**TASK DETAILS**
Copy out each line that mentions the word "from".

== COLLECTED MATERIAL

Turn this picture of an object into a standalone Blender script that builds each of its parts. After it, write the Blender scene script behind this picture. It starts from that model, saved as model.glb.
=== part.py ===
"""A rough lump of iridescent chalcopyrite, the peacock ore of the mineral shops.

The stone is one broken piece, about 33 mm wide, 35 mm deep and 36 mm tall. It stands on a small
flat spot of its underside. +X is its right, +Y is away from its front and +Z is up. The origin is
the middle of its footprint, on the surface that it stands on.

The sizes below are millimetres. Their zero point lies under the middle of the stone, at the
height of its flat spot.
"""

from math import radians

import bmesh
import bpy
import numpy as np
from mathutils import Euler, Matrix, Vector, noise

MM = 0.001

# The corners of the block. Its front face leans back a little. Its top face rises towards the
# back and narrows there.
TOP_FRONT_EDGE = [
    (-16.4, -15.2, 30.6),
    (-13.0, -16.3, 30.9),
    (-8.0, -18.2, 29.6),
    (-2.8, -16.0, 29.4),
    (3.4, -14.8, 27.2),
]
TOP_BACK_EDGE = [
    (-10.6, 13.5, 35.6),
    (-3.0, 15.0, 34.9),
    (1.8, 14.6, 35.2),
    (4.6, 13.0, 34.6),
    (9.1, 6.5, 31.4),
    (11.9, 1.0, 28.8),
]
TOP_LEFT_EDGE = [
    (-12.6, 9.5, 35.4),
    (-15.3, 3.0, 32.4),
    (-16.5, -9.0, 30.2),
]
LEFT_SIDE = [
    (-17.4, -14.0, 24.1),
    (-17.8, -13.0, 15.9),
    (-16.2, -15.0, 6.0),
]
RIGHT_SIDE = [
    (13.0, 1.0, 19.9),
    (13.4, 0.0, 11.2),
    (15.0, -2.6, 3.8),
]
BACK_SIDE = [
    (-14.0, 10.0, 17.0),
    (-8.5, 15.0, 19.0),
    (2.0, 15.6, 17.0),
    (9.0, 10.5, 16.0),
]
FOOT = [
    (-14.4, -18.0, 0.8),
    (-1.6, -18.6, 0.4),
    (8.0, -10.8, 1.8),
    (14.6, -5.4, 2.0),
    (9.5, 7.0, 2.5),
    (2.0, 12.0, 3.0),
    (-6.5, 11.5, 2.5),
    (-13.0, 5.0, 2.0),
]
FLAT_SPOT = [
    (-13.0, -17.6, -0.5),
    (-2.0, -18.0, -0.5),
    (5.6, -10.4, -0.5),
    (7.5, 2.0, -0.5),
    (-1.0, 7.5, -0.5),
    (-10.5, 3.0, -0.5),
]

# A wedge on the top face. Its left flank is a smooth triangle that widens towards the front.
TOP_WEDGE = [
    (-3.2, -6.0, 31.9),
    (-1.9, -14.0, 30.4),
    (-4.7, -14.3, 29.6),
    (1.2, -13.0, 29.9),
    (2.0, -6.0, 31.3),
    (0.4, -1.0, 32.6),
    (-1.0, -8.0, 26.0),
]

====

**REPLY TO THE TASK**
Turn this picture of an object into a standalone Blender script that builds each of its parts. After it, write the Blender scene script behind this picture. It starts from that model, saved as model.glb.
flat spot of its underside. +X is its right, +Y is away from its front and +Z is up. The origin is
from math import radians
from mathutils import Euler, Matrix, Vector, noise